O enquadramento dos gastos merece o mesmo enfoque quando se trata do Programa Nacional das Escolas Cívico-Militares (Pecim) — Decreto nº 10.004/2019. Os militares que atuam nas escolas cívico-militares não são considerados, para todos os fins, como profissionais da educação básica, nos termos do artigo 24 do Decreto. Desta forma, os gastos com militares inativos que atuam como monitores do modelo de escolas cívico-militares não podem ser computados como despesas com manutenção e desenvolvimento do ensino, sob pena de glosa do cômputo ilícito diante do desvio dos recursos vinculados à estritamente educação.

A LDB é suficientemente clara em vedar, em seu artigo 71, o cômputo como "manutenção e desenvolvimento do ensino" de quaisquer gastos de natureza suplementar que tenham correlação com outras políticas públicas, ainda que esses, direta ou indiretamente, possam vir a beneficiar a rede escolar. Exemplificam tal vedação os incisos II, IV e V do citado dispositivo da LDB: gastos assistenciais, sanitários ou com obras de infraestrutura não podem ser financiados com os recursos educacionais, mesmo quando aproveitam à comunidade escolar. A LDB é tão rigorosa quanto ao destino dos recursos vinculados ao setor que também proibiu o cômputo da remuneração de profissionais da educação, quando esses estiverem "em desvio de função ou em atividade alheia à manutenção e desenvolvimento do ensino" (artigo 71, VI).

Diante da existência de estrutura estatal vocacionada, com dotações e próprias e até um fundo específico para a segurança pública, soa irônica, quando não paradoxal a pretensão de empreender volumosos gastos, manejando os escassos recursos vinculados à educação, para promover a segurança das escolas, quando se verifica um elevado estágio de inadimplemento das metas e estratégias do Plano Nacional de Educação (Lei nº 13.005, de 25 de junho de 2014). É evidente o desvio de finalidade, o que é agravado pela circunstância de inúmeros entes políticos terem deixado de aplicar os recursos vinculados à educação durante a pandemia, enquanto os educandos das suas redes públicas sofreram retrocessos consideráveis na aprendizagem, dada a baixa qualidade do ensino remoto que receberam.

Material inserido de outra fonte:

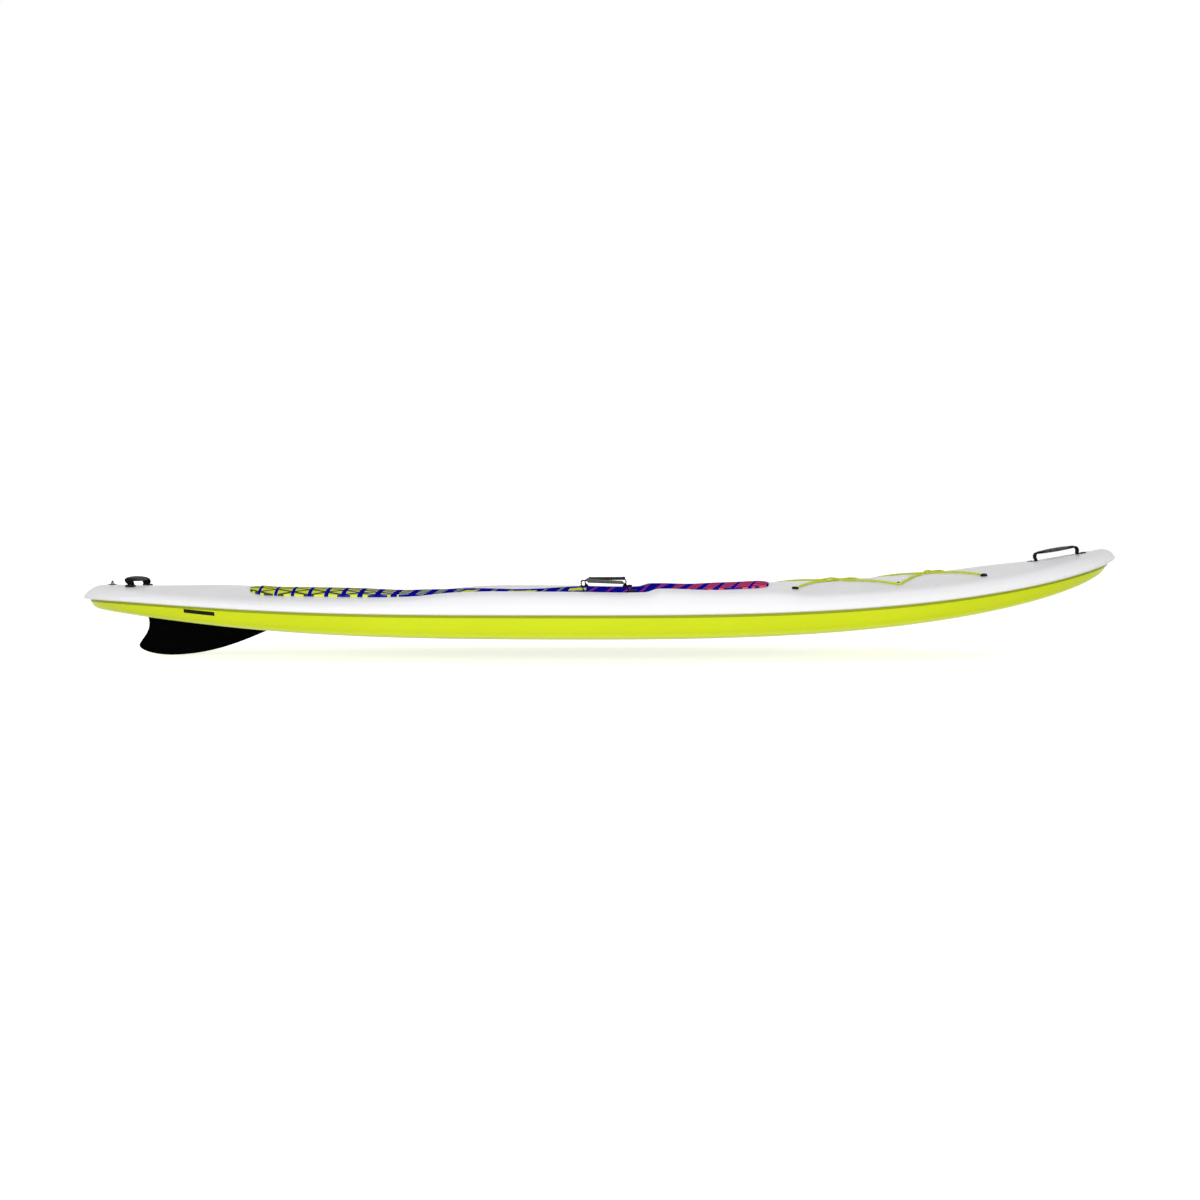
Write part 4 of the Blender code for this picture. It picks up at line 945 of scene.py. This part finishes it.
def cordPlan(side):
    fit = bungeeFittings
    aft = Vector((cordRoute["aft"][0], side * cordRoute["aft"][1]))
    hook = Vector((cordRoute["middle"][0], -side * cordRoute["middle"][1]))
    fore = Vector((cordRoute["fore"][0], side * cordRoute["fore"][1]))
    radius = fit["hookRadius"] + boardForm["fitGap"] + fit["cordRadius"]
    meetIn = tangentPoint(aft, hook, radius, -side)
    meetOut = tangentPoint(fore, hook, radius, -side)
    start = aft + (meetIn - aft).normalized() * (fit["capRadius"] * 0.94)
    end = fore + (meetOut - fore).normalized() * (fit["capRadius"] * 0.94)
    plan = straightRun(start, meetIn, cordRoute["step"])
    angleIn = atan2(*(meetIn - hook).yx)
    angleOut = atan2(*(meetOut - hook).yx)
    turn = (angleOut - angleIn + pi) % (2 * pi) - pi
    for k in range(1, 12):
        angle = angleIn + turn * k / 12
        plan.append(hook + radius * Vector((cos(angle), sin(angle))))
    return plan + straightRun(meetOut, end, cordRoute["step"]) + [end]


def cordLine(side, over):
    fit = bungeeFittings
    line = []
    for spot in cordPlan(side):
        deck, up = deckAt(spot.x, spot.y)
        centre = deck + up * (fit["cordRadius"] + fit["cordLift"])
        if over:
            share = min(abs(spot.y) / cordRoute["crossing"], 1.0)
            centre.z += (2 * fit["cordRadius"] + fit["cordLift"]) * cos(pi / 2 * share) ** 2
        line.append(centre)
    return line


# A tube round a line of points: section(share, turn) gives its half sizes at each share of the length
def tubeAlong(line, sides, section, side):
    frames = []
    for k, point in enumerate(line):
        ahead = line[min(k + 1, len(line) - 1)] - line[max(k - 1, 0)]
        frames.append(tubeFrame(point, ahead, side))
    count = len(line) - 1

    def place(along, across):
        k = round(along * count)
        wide, thick = section(along, across)
        return frames[k] @ Vector((0.0, wide, thick))

    return gridSurface(count, sides, place)


def tubeFrame(point, ahead, side):
    x = ahead.normalized()
    y = (side - side.project(x)).normalized()
    return axesAt(point, x, y, x.cross(y))


def makeCord(name, side, over, node):
    line = cordLine(side, over)
    radius = bungeeFittings["cordRadius"]
    count = len(line) - 1

    def section(along, across):
        nearEnd = min(along, 1 - along) * count
        size = radius * (0.02 if nearEnd < 0.5 else 1.0)
        turn = across * 2 * pi
        return size * cos(turn), size * sin(turn)

    bm = tubeAlong(line, 16, section, Vector((0, 0, 1)))
    piece = makePiece(name, facedOut(bm), chartreuseCord, "board", [node])


makeCord("bungeeCordPort", 1, True, "bungee_cord_port")
makeCord("bungeeCordStarboard", -1, False, "bungee_cord_starboard")
print("bungee: done")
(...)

É relevante anotar que a Emenda Constitucional nº 119/22 impediu a responsabilização de administrativa, cível e criminal de agentes públicos pelo descumprimento da aplicação do mínimo constitucional previsto no artigo 212 nos exercícios de 2020 e 2021, em razão do estado de calamidade pública causado pela Covid-19 (artigo 119 ADCT). A mesma Emenda de anistia excepcional previu uma medida compensatória — os entes deverão "complementar na aplicação da manutenção e desenvolvimento do ensino, até o exercício financeiro de 2023, a diferença a menor entre o valor aplicado, conforme informação registrada no sistema integrado de planejamento e orçamento, e o valor mínimo exigível constitucionalmente para os exercícios de 2020 e 2021" (artigo 119, parágrafo único, ADCT).

As muitas perdas sofridas pela educação no período de pandemia tornam ainda mais urgente a necessidade de proteger os valores mínimos destinados à manutenção e desenvolvimento do ensino. Para além de qualquer juízo de valor específico sobre a conveniência ou não, em cada caso específico, da contratação de vigilância armada para proteção do ambiente escolar, os recursos eventualmente gastos não podem ser computados como se fossem destinados ao cumprimento do artigo 212 da Constituição, tampouco podem onerar os recursos relativos ao Fundeb (artigo 212-A, também da CF/1988).